La demande de décentralisation est formulée en Turquie, et ce depuis 1908, par de multiples courants. On pourrait faire l’hypothèse que l’AKP, qui puise une bonne partie de ses forces des provinces anatoliennes, n’y serait pas insensible. De même, il n’aurait aucune raison de rester attaché à un cadre kémaliste (même s’il accepte d’y faire quelques allusions). Mais à défaut d’une transformation radicale du parti, dont le ministre de l’intérieur dit ouvertement qu’il n’y a aucune question kurde en Turquie, il me paraitrait difficile qu’Erdogan s’engage sur la voie de la démocratie locale, en tout cas telle qu’elle est définie et espérée par des acteurs kurdes.

Impossible d’isoler le PKK des autres acteurs

A.M. – Le gouvernement AKP a réussi à faire passer tout opposant pour un “terroriste”, partant du postulat que celui qui ne dénonce pas le PKK comme un mouvement terroriste est forcement lui-même un terroriste ou terroriste en puissance.

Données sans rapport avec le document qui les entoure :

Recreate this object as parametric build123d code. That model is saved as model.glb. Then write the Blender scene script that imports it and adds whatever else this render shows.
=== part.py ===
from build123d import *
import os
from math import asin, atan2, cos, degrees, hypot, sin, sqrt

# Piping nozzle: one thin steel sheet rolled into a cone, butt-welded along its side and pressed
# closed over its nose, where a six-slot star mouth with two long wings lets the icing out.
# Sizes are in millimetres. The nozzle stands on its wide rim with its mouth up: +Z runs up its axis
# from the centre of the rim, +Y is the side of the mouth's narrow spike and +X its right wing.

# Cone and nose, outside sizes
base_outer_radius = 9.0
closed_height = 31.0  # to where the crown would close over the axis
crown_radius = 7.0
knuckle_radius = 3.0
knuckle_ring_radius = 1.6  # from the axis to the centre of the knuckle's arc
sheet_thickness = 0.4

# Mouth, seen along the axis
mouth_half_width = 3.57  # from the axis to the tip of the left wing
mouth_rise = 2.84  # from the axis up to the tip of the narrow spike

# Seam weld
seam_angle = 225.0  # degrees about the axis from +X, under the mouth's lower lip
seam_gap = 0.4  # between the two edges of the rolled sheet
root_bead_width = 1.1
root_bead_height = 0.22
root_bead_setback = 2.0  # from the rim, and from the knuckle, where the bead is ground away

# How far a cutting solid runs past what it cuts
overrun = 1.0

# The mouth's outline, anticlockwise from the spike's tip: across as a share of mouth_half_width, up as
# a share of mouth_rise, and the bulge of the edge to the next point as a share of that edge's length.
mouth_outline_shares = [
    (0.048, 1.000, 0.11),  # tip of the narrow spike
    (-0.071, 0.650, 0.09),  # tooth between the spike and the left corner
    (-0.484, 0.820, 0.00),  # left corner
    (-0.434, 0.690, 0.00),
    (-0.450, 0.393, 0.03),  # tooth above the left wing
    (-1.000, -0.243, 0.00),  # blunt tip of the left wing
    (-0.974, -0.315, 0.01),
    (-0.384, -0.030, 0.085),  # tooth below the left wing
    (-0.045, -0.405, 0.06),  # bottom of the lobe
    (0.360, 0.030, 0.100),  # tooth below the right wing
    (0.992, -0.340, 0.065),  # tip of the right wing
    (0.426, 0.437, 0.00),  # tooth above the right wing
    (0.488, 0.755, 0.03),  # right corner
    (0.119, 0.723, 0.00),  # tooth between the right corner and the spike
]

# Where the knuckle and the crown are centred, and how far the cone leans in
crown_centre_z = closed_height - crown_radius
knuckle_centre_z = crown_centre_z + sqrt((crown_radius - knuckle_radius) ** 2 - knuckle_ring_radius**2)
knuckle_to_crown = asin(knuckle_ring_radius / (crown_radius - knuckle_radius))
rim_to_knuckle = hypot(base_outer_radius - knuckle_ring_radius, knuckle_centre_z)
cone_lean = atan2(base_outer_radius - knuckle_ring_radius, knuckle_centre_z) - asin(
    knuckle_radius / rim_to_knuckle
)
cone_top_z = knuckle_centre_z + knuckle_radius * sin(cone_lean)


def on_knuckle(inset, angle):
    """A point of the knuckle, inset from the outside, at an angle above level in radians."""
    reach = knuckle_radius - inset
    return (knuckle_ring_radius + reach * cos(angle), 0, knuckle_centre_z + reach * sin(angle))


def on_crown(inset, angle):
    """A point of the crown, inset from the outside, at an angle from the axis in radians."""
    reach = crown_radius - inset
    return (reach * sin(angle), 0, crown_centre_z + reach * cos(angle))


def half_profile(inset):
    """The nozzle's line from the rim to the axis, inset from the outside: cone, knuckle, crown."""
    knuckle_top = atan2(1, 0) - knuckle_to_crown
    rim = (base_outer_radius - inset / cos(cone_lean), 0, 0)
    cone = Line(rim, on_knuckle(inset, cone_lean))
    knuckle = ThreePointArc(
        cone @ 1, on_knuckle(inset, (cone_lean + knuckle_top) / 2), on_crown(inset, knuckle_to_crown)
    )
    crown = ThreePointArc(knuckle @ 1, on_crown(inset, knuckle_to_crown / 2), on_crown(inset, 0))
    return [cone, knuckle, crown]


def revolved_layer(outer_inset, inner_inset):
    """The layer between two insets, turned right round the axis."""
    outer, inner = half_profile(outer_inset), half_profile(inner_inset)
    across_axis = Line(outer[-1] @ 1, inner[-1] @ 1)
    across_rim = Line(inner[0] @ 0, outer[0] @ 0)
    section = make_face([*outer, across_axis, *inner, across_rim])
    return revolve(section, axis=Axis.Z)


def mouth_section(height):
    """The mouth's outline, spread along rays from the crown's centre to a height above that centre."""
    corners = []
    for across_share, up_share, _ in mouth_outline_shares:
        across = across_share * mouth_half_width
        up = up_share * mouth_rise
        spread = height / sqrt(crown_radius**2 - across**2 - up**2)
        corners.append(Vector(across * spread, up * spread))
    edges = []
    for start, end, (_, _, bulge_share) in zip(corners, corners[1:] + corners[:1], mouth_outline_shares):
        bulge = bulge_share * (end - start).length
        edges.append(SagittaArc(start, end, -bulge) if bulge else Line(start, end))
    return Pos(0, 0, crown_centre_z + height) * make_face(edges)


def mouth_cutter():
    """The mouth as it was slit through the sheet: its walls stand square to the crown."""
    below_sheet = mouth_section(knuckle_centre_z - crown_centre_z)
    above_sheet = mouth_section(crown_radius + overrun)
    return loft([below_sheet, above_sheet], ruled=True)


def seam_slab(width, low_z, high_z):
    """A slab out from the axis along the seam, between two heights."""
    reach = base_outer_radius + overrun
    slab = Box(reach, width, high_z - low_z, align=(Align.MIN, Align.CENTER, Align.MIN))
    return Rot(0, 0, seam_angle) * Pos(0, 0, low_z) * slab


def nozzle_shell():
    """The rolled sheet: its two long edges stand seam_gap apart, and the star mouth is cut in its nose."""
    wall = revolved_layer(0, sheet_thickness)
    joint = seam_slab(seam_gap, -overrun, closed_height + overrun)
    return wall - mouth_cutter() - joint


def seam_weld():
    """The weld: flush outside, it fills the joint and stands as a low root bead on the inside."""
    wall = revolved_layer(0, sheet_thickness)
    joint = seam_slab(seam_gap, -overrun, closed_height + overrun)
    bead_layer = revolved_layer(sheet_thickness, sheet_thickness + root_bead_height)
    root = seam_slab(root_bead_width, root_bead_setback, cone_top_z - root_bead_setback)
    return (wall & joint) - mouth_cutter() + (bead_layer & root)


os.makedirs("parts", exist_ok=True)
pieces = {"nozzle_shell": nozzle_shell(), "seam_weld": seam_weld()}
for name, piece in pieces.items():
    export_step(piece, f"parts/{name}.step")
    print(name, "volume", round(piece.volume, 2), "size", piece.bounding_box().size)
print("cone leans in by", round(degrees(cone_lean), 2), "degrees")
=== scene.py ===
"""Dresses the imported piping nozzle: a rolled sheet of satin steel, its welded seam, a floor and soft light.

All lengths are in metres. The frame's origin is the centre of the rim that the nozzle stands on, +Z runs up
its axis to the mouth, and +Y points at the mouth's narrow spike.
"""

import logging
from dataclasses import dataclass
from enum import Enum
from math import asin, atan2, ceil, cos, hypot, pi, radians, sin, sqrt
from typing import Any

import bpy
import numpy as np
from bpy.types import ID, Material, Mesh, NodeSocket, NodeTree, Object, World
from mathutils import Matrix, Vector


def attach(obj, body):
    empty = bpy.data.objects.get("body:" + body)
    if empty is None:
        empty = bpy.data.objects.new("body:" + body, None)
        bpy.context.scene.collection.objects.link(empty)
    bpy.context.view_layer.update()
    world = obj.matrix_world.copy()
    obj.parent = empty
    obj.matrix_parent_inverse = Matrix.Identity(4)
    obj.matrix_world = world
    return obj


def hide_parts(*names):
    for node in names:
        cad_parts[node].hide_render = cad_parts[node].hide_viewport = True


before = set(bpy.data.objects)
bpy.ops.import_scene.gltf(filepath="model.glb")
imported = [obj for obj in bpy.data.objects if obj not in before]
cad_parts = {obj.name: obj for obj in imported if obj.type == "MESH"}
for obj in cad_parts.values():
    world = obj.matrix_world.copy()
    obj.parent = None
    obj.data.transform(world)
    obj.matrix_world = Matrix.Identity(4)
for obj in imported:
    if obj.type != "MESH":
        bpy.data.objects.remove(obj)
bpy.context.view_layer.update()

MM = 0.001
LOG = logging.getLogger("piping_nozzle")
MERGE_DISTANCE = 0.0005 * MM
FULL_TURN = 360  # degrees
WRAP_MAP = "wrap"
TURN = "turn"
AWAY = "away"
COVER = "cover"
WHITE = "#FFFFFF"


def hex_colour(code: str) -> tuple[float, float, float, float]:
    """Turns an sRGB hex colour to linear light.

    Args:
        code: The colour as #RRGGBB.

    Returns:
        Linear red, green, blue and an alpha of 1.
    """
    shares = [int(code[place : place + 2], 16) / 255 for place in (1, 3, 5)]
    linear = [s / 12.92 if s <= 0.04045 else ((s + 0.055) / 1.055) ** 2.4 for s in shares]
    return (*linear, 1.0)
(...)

Pensez-vous qu’une négociation pour trouver un règlement politique de la question kurde puisse aboutir sans la participation d’Öcalan et du PKK?

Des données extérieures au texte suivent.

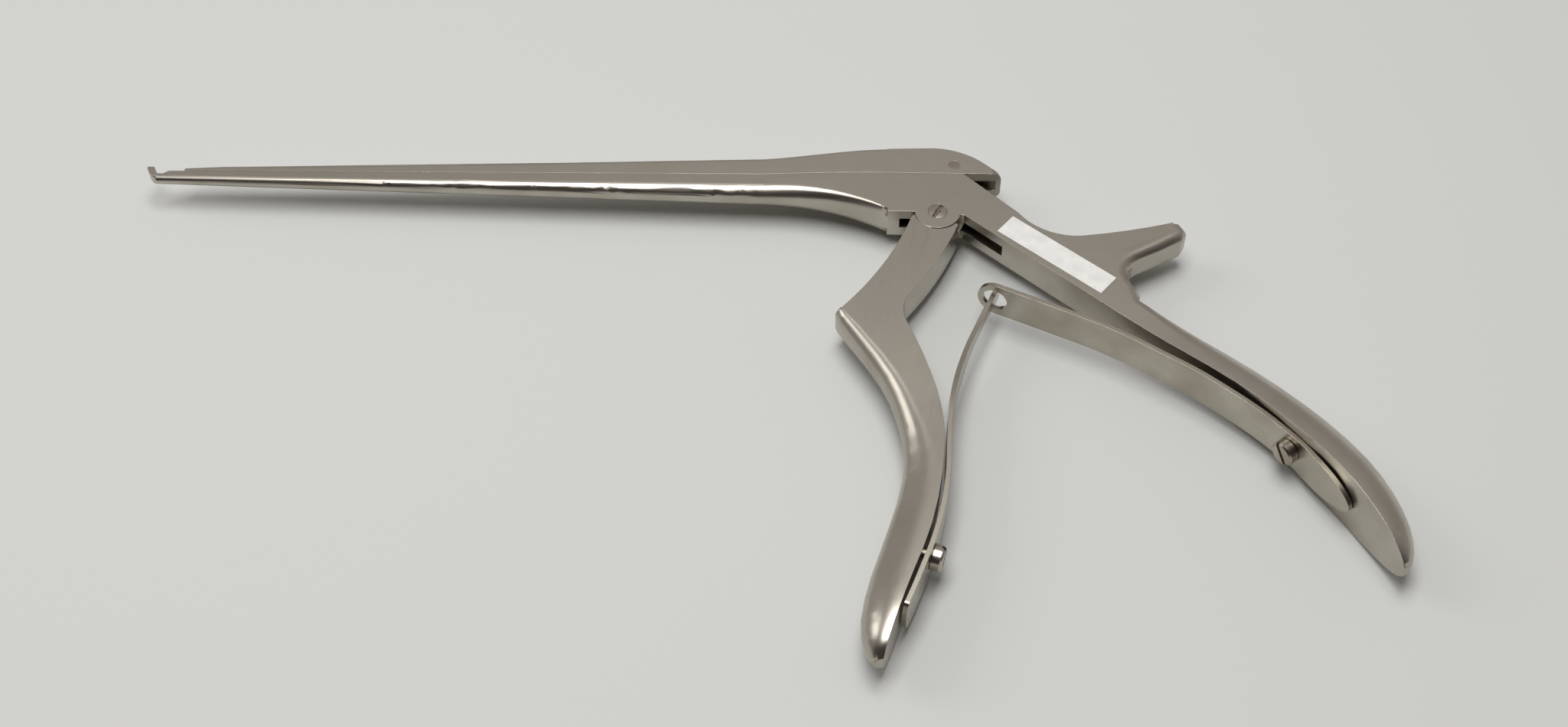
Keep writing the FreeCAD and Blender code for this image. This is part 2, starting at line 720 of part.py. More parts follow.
def spring_screw(place, leaf_lift):
    """A slotted cheese-head screw that clamps a leaf to its handle."""
    seat, head_way = place
    head_way = head_way * (1 / head_way.Length)
    stand_off = leaf_lift + leaf_thick + lie_gap
    shank = Part.makeCylinder(spring_screw_radius, spring_screw_reach + stand_off,
                              seat - head_way * spring_screw_reach, head_way)
    base = seat + head_way * stand_off
    head = Part.makeCylinder(spring_head_radius, spring_head_height, base, head_way)
    rim = [edge for edge in head.Edges
           if edge.CenterOfMass.distanceToPoint(base + head_way * spring_head_height) < 0.1]
    head = head.makeChamfer(spring_head_chamfer, rim)
    slot = Part.makeBox(driver_slot_width, 2 * spring_head_radius + 1, driver_slot_depth + 1,
                        Vector(-driver_slot_width / 2, -spring_head_radius - 0.5, -driver_slot_depth))
    slot.Placement = FreeCAD.Placement(base + head_way * spring_head_height,
                                       FreeCAD.Rotation(Vector(0, 0, 1), head_way))
    return shank.fuse(head).cut(slot).removeSplitter()


def marking_tape():
    """A blank strip of white tape on the upper side of the rear handle's web."""
    along = Vector(math.cos(inner_slope), math.sin(inner_slope), 0)
    out = Vector(-along.y, along.x, 0)
    near = inner_corner + along * tape_start + out * tape_inset
    along = Vector(math.cos(inner_slope + tape_skew), math.sin(inner_slope + tape_skew), 0)
    out = Vector(-along.y, along.x, 0)
    corners = [near, near + along * tape_length, near + along * tape_length + out * tape_width,
               near + out * tape_width]
    wire = Part.makePolygon(corners + [near])
    face = Part.Face(wire)
    face.translate(Vector(0, 0, half))
    return face.extrude(Vector(0, 0, tape_thick))


pieces = {
    "frame": frame_piece(),
    "sliding_shaft": slider_piece(),
    "front_handle": front_handle(),
    "pivot_screw": pivot_screw(),
    "drive_pin": drive_pin(),
    "rear_leaf_spring": rear_leaf(),
    "front_leaf_spring": front_leaf(),
    "rear_spring_screw": spring_screw(rear_screw_place(), rear_leaf_lift),
    "front_spring_screw": spring_screw(front_screw_place(), front_leaf_lift),
    "marking_tape": marking_tape(),
}

# The origin is the bottom centre of the whole tool's box.
whole = Part.makeCompound(list(pieces.values())).optimalBoundingBox(False)
to_origin = Vector(-(whole.XMin + whole.XMax) / 2, -(whole.YMin + whole.YMax) / 2, -whole.ZMin)

os.makedirs("parts", exist_ok=True)
for name, shape in pieces.items():
    shape.translate(to_origin)
    shape.exportStep("parts/" + name + ".step")
    print(name, "solids", len(shape.Solids), "valid", shape.isValid(), "volume", round(shape.Volume, 1))
print("overall", round(whole.XLength, 2), round(whole.YLength, 2), round(whole.ZLength, 2))
print("pivot at", round(to_origin.x, 4), round(to_origin.y, 4), round(to_origin.z, 4))
print("squeeze", round(math.degrees(squeeze_angle), 2), "travel", round(slider_travel(), 4))
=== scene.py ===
import json
import math

import bmesh
import bpy
from bpy.props import FloatProperty, FloatVectorProperty, PointerProperty, StringProperty
from bpy.types import Operator, Panel, PropertyGroup
from mathutils import Matrix, Vector


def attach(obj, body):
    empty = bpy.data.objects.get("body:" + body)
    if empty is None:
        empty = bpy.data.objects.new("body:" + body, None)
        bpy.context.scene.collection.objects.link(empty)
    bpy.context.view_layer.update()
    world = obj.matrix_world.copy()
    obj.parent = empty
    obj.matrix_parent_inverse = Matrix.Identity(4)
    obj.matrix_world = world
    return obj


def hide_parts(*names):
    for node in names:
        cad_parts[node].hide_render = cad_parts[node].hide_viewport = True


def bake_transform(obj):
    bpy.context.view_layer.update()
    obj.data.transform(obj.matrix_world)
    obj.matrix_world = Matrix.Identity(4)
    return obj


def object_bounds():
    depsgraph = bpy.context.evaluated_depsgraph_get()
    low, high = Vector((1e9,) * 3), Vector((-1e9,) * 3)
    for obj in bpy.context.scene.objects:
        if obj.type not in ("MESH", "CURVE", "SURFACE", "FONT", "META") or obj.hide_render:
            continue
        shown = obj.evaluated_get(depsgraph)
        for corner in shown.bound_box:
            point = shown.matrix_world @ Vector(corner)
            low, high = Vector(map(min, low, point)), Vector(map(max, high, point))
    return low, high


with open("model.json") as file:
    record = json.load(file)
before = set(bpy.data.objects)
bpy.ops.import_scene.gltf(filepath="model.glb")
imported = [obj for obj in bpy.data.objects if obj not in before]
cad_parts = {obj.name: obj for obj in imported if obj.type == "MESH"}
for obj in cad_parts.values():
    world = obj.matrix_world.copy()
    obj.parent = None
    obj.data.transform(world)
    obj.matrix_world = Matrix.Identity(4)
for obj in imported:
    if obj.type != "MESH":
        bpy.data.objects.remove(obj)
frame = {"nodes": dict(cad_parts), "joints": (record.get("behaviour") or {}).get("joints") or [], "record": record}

bl_info = {
    "name": "Kerrison rongeur dressing",
    "version": (1, 0, 0),
    "blender": (4, 5, 0),
    "location": "3D View > Sidebar > Rongeur",
    "description": "Dresses the packed bone punch in its steels and sets it on a studio table",
    "category": "Object",
}

MM = 0.001
CAD_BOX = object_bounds()
JOINTS = {joint["name"]: joint for joint in frame["joints"]}
PIVOT = Vector(JOINTS["squeeze"]["pos_m"])
BODY_OF = {node: body for body, nodes in frame["record"]["behaviour"]["bodies"].items() for node in nodes}
# The front leaf's tongue sits in the rear leaf's eye, 12.9 mm behind the pivot and 23.4 mm below it.
# Steps round a screw and along a leaf
SCREW_STEPS = 48
LEAF_STEPS = 140
# The handle's side of each leaf in plan, in millimetres from the pivot.
REAR_LEAF = ((9.61, -21.42), (26.75, -29.31), (39.78, -35.74), (50.57, -42.62), (61.43, -50.27),
             (78.13, -66.20), (84.34, -75.25), (89.28, -82.63))
FRONT_LEAF = ((-10.0, -113.2), (-6.5, -104.0), (-2.55, -92.0), (-0.2, -80.0), (0.6, -68.0),
              (1.5, -57.0), (4.7, -43.0), (8.9, -31.5), (13.3, -21.4))
# Lengths along each leaf from the first point of its line: the middle of its screw hole, the rounding
# of its ends, and the stretch in which the front leaf narrows to its tongue.
REAR_HOLE = 82.6 * MM
REAR_ROUNDING = 13 * MM
FRONT_HOLE = 17.6 * MM
FRONT_ROUNDING = 1.5 * MM
TONGUE_FROM = 55 * MM
TONGUE_TO = 86 * MM
TONGUE_ROUNDING = 0.4 * MM
# The drills that pierce a leaf are longer than it is thick.
DRILL_LENGTH = 8 * MM
# The top of the sliding half's tail in plan, in millimetres from the pivot: an arc, then a straight slope.
TAIL_ARC_RADIUS = 19.0
TAIL_ARC_X = -1.0
TAIL_TOP_Y = 21.25
TAIL_ARC_TURNS = (26, 30, 34, 38, 42.5)
TAIL_SLOPE_LENGTH = 4.3
TAIL_ROOF_THICK = 0.9
TAIL_ROOF_HALF_WIDTH = 1.75
# Edges that turn further than this stay crisp.
SHARP = math.radians(30)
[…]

Hamit Bozarslan – Je ne saurai répondre à cette question. Je remarquerai seulement qu’autant le BDP constitue l’acteur représentatif majeur de l’espace kurde, autant le PKK en fait figure d’acteur de référence. Mais pour moi, l’essentiel est ailleurs : l’espace politique kurde en Turquie est aujourd’hui radicalisé par la coexistence de plusieurs générations et plusieurs traditions militantes, qui interagissent. Certes, la société kurde est infiniment plus différenciée aujourd’hui qu’il y a 10 ou 15 ans. Mais le fait que des expériences de radicalité communiquent, se frottent mais aussi s’alimentent mutuellement, finit par brouiller les frontières entre les formations politiques légales et illégales, les ONG, les associations, les cercles de socialisations ou les organisations professionnelles. Comment définir le PKK dans ces conditions et comment le différencier, l’isoler des autres acteurs ? La tâche est devenue impossible, impensable. Ce que l’AKP a du mal à comprendre c’est que c’est tout cet espace, dans sa totalité et dans sa pluralité, qui est aujourd’hui en quête de reconnaissance et de légitimité.

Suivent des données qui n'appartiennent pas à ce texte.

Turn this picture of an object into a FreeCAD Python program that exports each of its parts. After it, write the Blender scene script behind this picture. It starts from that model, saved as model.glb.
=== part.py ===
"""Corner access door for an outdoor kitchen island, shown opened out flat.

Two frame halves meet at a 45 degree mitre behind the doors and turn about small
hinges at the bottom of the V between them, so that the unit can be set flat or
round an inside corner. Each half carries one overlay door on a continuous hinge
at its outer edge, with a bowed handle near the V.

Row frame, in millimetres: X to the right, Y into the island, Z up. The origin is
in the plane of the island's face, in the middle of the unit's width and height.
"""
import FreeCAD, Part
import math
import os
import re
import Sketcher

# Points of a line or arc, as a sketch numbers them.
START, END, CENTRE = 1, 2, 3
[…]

Le glissement vers un soulèvement : un scénario toujours plausible

A.M. – Les carences de L’Etat pour faire face au dernier séisme, la découverte des charniers, les funérailles des combattants du PKK sont autant d’occasions pour des manifestations, organisées ou spontanées, parfois violentes, parfois réprimées durement. La persistance de cette contestation dans la rue, soutenue par le BDP (députés, élus locaux) encouragée par les milliers de détenus politiques, est-ce, selon vous, les prémices d’un soulèvement, genre “printemps arabe”, s’organisant autour de la question kurde et de la défense des libertés publiques ?

Hamit Bozarslan – Il est difficile d’évaluer l’impact des contestations arabes sur le Kurdistan. mais je dirai que le mouvement contestataire kurde se nourrit avant tout de sa propre historicité et de ses propres renouvèlements générationnels. N’oublions pas l’héritage symbolique, mais aussi, en termes de transmissions des récits et des expériences, des mobilisations des années 1990 et plus récemment de 2005 à nos jours. Le glissement des mobilisations actuelles vers un soulèvement est toujours un scénario plausible, mais il n’est pas pour autant une fatalité. On peut parfaitement imaginer une « rue » dynamique qui « parle », « revendique », « proteste », manifeste sa colère et expérimente une socialisation intense sans pour autant sortir d’un cadre pacifique. La présence sur scène des figures anciennes, qui ont une autorité morale sur la société peut servir d’un élément de régulation de ces contestations, à condition toutefois qu’ils ne soient pas tous déclarés “terroristes” et incarcérés.

Un tournant dans l’organisation des luttes

A.M. -. Quelle est la signification exacte de la participation d’intellectuels turcs aux assises du BDP ? Assiste-t-on à un tournant dans l’organisation de la lutte pour la démocratie ?

Hamit Bozarslan – Définitivement. Le pouvoir ne veut pas qu’on touche à la “nation”, terme qu’il sacralise, et partant, considère toute dissidence venant des intellectuels turcs comme une trahison en puissance. Il a oublié qu’une partie de ces dissidents libéraux ou de gauche s’est battue précisément pour défendre l’AKP (et ils avaient raison de le faire) lorsqu’il était menacé par les généraux en 2007. L’introduction du soupçon de “trahison” et de l’accusation du “terrorisme” montre clairement qu’on sort graduellement d’une logique démocratique qui accepte et légitime l’existence des conflits. Face à l’arme de la critique des intellectuels dissidents, le pouvoir est tenté par le recours à la critique des geôles. Cela est inquiétant.